Prompt: Reproduce exactly the section that begins at the line containing "rubber_foot_front_left();" and ends at the line containing "bpy.data.objects.remove(obj)", both lines included; omit all other lines.

++++ Available data ++++

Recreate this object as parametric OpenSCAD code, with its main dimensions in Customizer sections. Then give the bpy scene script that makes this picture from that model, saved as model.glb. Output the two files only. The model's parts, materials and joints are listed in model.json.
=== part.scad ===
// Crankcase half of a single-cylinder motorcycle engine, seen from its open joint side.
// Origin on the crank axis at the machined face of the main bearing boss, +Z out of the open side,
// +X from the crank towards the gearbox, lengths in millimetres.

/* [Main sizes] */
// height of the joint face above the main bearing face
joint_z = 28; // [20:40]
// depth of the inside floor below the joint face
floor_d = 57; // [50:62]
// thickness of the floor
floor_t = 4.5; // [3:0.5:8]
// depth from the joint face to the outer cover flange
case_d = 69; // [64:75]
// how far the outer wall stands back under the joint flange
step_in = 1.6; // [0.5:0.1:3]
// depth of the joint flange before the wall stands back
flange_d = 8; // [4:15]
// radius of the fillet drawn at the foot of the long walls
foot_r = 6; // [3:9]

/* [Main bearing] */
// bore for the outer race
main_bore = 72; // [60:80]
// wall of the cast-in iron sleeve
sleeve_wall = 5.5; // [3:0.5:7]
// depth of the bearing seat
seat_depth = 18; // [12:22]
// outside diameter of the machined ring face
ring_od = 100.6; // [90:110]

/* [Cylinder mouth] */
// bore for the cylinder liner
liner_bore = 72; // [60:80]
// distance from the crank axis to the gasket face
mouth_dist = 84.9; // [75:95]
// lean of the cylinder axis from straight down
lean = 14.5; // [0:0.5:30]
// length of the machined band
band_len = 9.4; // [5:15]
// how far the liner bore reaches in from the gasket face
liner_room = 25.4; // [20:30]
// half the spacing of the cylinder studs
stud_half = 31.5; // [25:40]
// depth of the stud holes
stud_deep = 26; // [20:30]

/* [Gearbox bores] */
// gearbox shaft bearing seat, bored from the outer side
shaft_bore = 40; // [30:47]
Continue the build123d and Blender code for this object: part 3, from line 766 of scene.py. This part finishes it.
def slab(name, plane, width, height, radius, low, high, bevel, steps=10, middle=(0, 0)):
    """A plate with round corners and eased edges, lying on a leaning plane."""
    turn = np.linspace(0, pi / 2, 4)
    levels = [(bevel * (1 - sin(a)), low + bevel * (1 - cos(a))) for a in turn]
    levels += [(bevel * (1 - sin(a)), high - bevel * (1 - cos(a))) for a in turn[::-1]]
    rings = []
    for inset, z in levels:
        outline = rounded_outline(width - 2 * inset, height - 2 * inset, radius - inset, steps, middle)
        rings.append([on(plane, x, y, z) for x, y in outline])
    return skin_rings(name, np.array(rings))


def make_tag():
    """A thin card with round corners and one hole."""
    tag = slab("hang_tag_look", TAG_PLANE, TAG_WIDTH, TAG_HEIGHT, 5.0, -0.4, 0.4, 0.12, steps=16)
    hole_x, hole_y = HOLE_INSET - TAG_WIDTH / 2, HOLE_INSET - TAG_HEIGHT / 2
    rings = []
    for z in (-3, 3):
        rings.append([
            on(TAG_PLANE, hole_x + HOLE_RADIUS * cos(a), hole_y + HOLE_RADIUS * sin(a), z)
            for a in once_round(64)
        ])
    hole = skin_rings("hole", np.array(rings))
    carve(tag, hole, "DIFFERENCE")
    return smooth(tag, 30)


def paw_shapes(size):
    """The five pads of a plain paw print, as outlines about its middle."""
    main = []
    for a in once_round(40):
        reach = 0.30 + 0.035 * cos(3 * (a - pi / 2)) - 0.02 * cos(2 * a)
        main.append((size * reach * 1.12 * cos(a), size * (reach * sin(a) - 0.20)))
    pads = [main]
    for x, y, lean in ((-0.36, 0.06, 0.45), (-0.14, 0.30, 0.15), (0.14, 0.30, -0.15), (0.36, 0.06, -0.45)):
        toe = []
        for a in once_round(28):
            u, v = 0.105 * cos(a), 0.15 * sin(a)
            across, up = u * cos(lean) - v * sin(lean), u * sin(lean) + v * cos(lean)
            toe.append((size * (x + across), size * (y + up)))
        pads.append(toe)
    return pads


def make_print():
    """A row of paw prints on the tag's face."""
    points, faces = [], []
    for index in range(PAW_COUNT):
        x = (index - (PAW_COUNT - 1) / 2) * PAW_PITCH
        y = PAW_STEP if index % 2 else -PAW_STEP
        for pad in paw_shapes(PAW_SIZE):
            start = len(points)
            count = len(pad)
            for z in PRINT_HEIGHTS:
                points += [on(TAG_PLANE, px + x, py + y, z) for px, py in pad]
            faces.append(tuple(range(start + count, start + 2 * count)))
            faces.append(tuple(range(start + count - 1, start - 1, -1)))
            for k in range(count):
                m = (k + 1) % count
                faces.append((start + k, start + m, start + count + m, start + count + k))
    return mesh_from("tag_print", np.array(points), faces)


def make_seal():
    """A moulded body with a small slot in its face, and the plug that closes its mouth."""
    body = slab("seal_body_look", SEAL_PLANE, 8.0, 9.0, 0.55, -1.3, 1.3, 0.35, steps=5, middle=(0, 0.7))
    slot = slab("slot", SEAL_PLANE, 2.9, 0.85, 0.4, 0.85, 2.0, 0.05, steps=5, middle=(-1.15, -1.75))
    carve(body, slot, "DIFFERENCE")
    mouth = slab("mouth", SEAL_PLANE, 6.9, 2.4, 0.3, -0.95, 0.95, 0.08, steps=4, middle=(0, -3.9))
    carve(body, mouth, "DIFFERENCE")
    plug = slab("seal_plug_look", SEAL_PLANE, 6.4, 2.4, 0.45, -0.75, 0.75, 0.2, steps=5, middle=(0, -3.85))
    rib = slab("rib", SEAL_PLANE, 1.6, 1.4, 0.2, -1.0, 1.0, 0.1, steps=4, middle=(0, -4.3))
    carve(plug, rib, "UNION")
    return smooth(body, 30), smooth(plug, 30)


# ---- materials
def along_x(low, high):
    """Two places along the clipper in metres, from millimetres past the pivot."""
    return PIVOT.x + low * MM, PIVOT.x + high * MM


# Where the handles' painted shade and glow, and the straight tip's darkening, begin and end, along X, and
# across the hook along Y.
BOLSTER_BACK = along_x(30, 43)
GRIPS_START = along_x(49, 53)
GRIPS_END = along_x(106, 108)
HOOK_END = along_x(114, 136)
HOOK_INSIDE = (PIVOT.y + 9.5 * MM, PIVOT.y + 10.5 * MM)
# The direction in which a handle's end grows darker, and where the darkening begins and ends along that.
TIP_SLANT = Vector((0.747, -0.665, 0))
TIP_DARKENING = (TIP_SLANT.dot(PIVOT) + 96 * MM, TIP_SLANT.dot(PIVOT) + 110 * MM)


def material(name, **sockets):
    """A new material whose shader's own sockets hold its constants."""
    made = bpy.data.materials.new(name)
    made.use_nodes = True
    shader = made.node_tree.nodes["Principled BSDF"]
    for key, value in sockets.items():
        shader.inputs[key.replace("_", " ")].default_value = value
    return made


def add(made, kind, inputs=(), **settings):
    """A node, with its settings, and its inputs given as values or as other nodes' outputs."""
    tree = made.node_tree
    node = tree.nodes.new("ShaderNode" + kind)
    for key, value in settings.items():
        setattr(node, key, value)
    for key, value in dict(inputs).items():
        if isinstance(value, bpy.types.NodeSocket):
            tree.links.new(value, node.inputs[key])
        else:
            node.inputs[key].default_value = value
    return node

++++
++++ Available data ++++

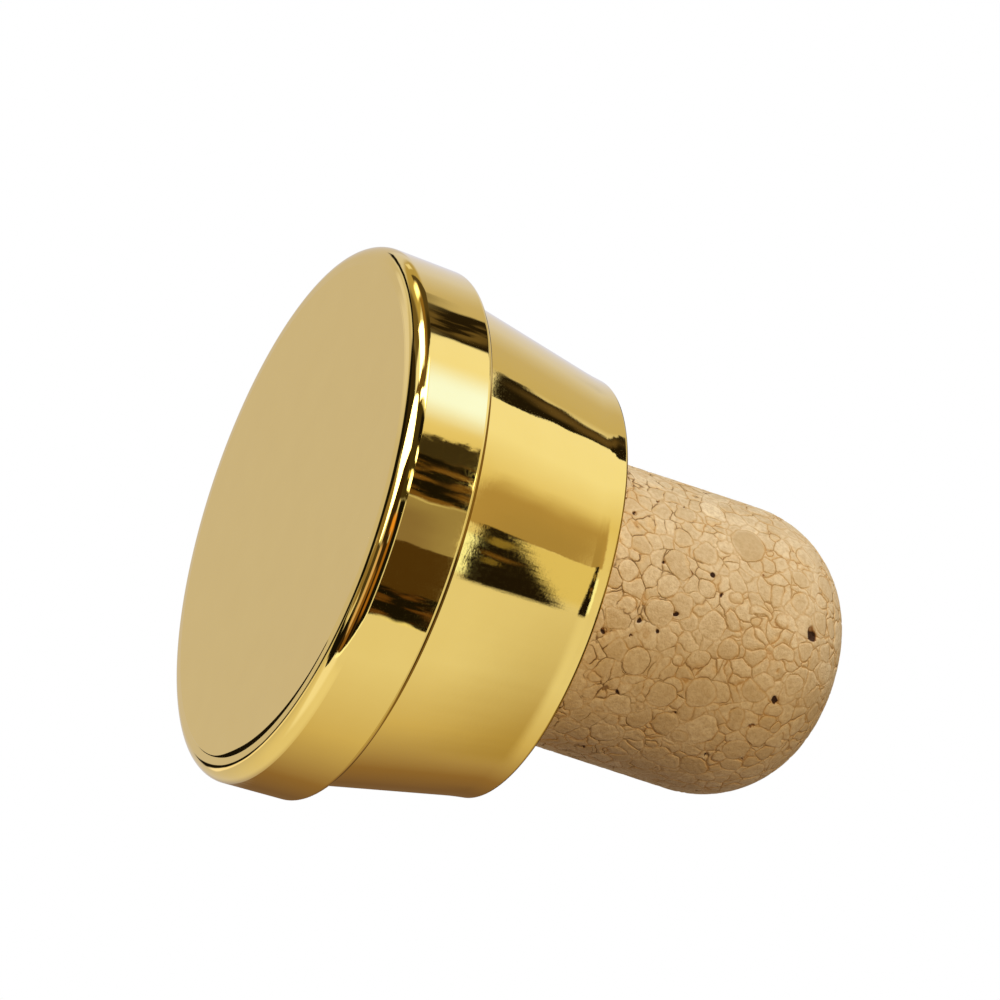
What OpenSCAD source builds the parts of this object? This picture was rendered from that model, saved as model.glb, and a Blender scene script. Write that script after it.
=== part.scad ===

++++
++++ Available data ++++

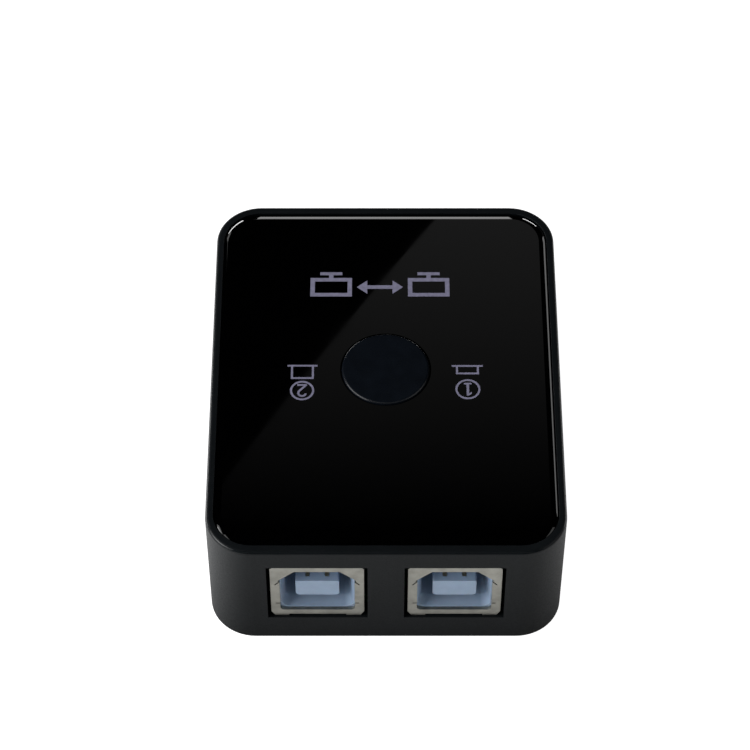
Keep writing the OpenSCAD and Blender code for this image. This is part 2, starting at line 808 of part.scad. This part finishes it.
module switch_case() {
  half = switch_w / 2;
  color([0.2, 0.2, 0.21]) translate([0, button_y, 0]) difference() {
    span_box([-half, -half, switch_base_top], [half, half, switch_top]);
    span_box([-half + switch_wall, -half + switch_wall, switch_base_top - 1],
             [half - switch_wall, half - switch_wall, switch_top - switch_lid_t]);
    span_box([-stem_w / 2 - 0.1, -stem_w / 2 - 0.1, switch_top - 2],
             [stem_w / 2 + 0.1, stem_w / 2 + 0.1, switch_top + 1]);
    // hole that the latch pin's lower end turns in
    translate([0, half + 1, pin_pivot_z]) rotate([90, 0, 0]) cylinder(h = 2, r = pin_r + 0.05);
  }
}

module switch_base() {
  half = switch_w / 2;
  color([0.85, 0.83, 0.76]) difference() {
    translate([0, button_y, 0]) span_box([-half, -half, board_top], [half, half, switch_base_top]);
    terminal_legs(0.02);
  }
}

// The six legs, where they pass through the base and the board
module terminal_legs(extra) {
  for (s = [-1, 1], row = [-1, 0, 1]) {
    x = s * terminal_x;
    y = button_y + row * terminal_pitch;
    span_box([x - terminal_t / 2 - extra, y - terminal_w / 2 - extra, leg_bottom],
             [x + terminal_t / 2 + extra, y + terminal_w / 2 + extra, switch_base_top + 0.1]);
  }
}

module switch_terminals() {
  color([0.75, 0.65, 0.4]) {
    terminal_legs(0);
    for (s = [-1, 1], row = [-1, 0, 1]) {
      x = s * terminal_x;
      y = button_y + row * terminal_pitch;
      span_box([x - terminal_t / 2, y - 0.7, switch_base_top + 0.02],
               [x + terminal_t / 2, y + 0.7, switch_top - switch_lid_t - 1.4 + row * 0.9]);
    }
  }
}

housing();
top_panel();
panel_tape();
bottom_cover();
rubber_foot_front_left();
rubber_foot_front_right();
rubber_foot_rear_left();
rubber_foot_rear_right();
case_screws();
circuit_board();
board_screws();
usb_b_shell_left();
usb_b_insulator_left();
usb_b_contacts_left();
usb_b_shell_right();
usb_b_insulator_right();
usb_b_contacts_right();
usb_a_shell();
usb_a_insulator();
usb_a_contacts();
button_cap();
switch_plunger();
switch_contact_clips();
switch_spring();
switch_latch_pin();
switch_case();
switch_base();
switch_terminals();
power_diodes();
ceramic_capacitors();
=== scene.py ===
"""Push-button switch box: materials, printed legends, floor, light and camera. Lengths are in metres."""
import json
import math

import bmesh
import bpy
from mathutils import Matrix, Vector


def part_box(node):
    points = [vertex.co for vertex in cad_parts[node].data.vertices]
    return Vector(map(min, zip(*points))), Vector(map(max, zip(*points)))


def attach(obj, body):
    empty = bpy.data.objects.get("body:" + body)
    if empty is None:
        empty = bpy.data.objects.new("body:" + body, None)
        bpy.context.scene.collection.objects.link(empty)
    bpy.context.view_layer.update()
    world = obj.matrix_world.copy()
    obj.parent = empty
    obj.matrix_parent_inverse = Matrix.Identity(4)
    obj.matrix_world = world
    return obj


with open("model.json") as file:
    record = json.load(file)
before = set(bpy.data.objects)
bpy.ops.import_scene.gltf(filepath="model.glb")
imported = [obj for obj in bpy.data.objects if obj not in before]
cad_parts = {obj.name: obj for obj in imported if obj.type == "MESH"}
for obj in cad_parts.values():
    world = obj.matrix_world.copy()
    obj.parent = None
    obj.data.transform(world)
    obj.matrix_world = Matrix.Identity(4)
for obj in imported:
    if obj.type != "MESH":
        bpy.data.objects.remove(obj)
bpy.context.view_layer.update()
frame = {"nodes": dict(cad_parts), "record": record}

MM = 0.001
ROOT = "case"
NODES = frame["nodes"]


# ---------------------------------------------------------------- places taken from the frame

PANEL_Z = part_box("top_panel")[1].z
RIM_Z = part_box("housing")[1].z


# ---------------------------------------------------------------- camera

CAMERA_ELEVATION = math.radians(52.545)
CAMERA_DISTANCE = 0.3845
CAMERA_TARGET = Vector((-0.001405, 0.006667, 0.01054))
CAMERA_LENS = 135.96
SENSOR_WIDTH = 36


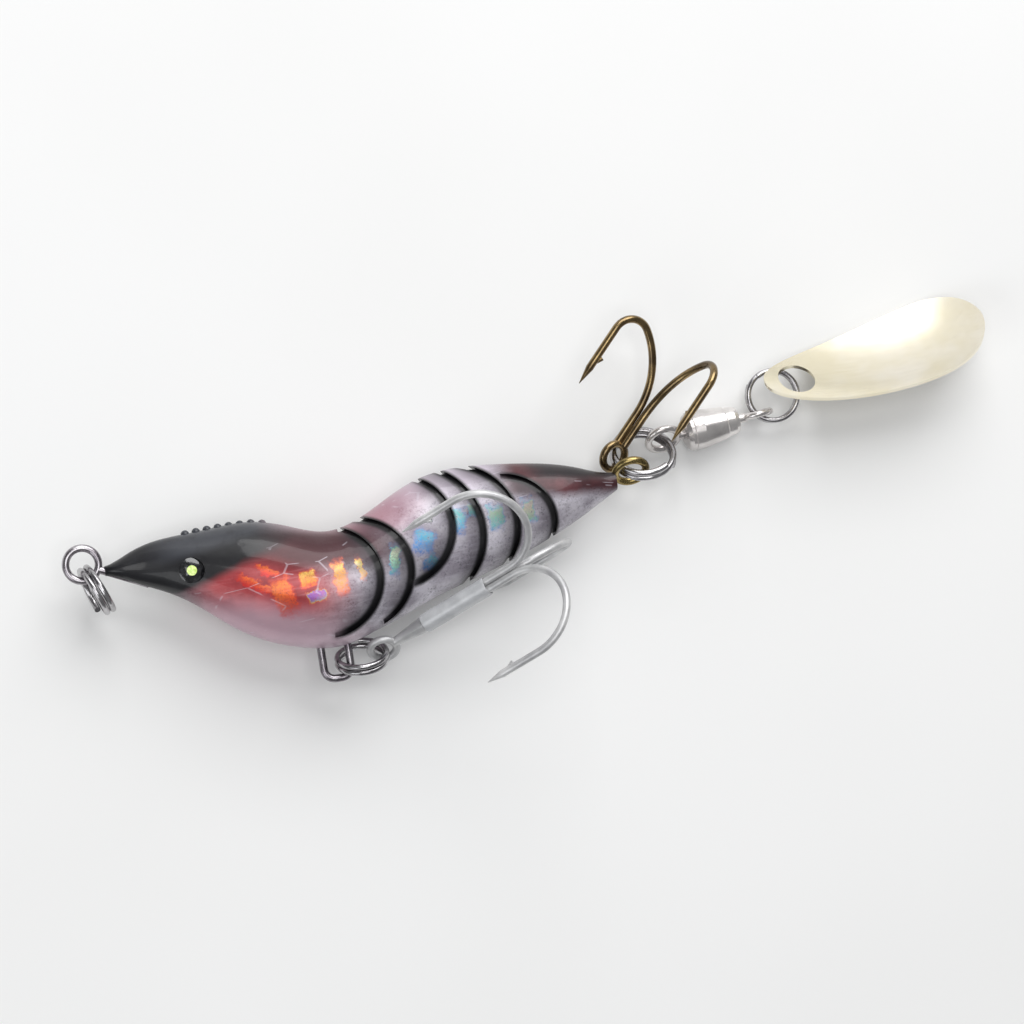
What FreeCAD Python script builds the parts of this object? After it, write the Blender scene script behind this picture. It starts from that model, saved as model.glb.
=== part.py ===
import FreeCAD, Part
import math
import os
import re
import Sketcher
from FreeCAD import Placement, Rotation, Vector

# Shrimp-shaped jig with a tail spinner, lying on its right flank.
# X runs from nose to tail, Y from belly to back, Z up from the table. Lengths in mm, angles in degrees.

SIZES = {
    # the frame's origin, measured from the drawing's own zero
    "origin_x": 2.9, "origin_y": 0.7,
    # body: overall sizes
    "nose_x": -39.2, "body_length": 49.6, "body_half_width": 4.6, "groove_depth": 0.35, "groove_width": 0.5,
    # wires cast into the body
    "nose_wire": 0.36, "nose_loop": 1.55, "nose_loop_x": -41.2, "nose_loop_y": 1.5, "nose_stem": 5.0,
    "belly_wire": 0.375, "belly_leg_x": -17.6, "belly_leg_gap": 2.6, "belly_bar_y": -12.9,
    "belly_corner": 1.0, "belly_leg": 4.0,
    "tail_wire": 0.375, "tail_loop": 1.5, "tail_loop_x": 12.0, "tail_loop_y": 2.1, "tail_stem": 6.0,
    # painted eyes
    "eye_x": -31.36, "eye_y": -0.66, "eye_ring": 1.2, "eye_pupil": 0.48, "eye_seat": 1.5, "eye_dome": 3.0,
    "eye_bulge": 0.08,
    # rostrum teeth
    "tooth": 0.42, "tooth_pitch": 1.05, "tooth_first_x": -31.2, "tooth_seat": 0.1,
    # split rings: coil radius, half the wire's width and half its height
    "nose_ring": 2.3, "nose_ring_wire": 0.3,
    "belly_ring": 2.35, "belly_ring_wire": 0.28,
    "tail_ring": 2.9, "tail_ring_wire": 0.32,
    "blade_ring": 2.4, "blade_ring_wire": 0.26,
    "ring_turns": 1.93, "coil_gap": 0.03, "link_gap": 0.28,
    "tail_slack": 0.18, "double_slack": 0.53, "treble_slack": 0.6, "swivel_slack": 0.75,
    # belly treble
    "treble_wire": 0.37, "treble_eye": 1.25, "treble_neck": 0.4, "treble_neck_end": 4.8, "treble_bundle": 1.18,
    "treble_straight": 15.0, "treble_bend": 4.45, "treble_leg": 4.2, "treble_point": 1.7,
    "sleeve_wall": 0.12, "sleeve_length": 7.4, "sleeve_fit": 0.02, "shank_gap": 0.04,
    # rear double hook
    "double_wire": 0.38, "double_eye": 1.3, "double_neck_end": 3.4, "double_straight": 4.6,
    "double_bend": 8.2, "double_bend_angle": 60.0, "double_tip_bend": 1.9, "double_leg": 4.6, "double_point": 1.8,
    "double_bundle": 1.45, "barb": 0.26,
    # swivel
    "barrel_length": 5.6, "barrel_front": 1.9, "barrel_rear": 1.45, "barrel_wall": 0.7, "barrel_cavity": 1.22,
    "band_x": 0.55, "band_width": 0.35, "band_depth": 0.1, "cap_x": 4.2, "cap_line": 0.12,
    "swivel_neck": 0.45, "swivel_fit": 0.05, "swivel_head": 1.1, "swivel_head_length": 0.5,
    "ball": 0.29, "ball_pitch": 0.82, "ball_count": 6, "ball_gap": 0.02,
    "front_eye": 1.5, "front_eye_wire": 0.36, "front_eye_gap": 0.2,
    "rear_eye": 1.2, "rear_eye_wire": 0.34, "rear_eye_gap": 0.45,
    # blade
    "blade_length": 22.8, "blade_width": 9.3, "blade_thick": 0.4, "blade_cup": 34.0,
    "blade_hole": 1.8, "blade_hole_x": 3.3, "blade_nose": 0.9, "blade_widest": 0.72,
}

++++

Reply to the task:
rubber_foot_front_left();
rubber_foot_front_right();
rubber_foot_rear_left();
rubber_foot_rear_right();
case_screws();
circuit_board();
board_screws();
usb_b_shell_left();
usb_b_insulator_left();
usb_b_contacts_left();
usb_b_shell_right();
usb_b_insulator_right();
usb_b_contacts_right();
usb_a_shell();
usb_a_insulator();
usb_a_contacts();
button_cap();
switch_plunger();
switch_contact_clips();
switch_spring();
switch_latch_pin();
switch_case();
switch_base();
switch_terminals();
power_diodes();
ceramic_capacitors();
=== scene.py ===
"""Push-button switch box: materials, printed legends, floor, light and camera. Lengths are in metres."""
import json
import math

import bmesh
import bpy
from mathutils import Matrix, Vector


def part_box(node):
    points = [vertex.co for vertex in cad_parts[node].data.vertices]
    return Vector(map(min, zip(*points))), Vector(map(max, zip(*points)))


def attach(obj, body):
    empty = bpy.data.objects.get("body:" + body)
    if empty is None:
        empty = bpy.data.objects.new("body:" + body, None)
        bpy.context.scene.collection.objects.link(empty)
    bpy.context.view_layer.update()
    world = obj.matrix_world.copy()
    obj.parent = empty
    obj.matrix_parent_inverse = Matrix.Identity(4)
    obj.matrix_world = world
    return obj


with open("model.json") as file:
    record = json.load(file)
before = set(bpy.data.objects)
bpy.ops.import_scene.gltf(filepath="model.glb")
imported = [obj for obj in bpy.data.objects if obj not in before]
cad_parts = {obj.name: obj for obj in imported if obj.type == "MESH"}
for obj in cad_parts.values():
    world = obj.matrix_world.copy()
    obj.parent = None
    obj.data.transform(world)
    obj.matrix_world = Matrix.Identity(4)
for obj in imported:
    if obj.type != "MESH":
        bpy.data.objects.remove(obj)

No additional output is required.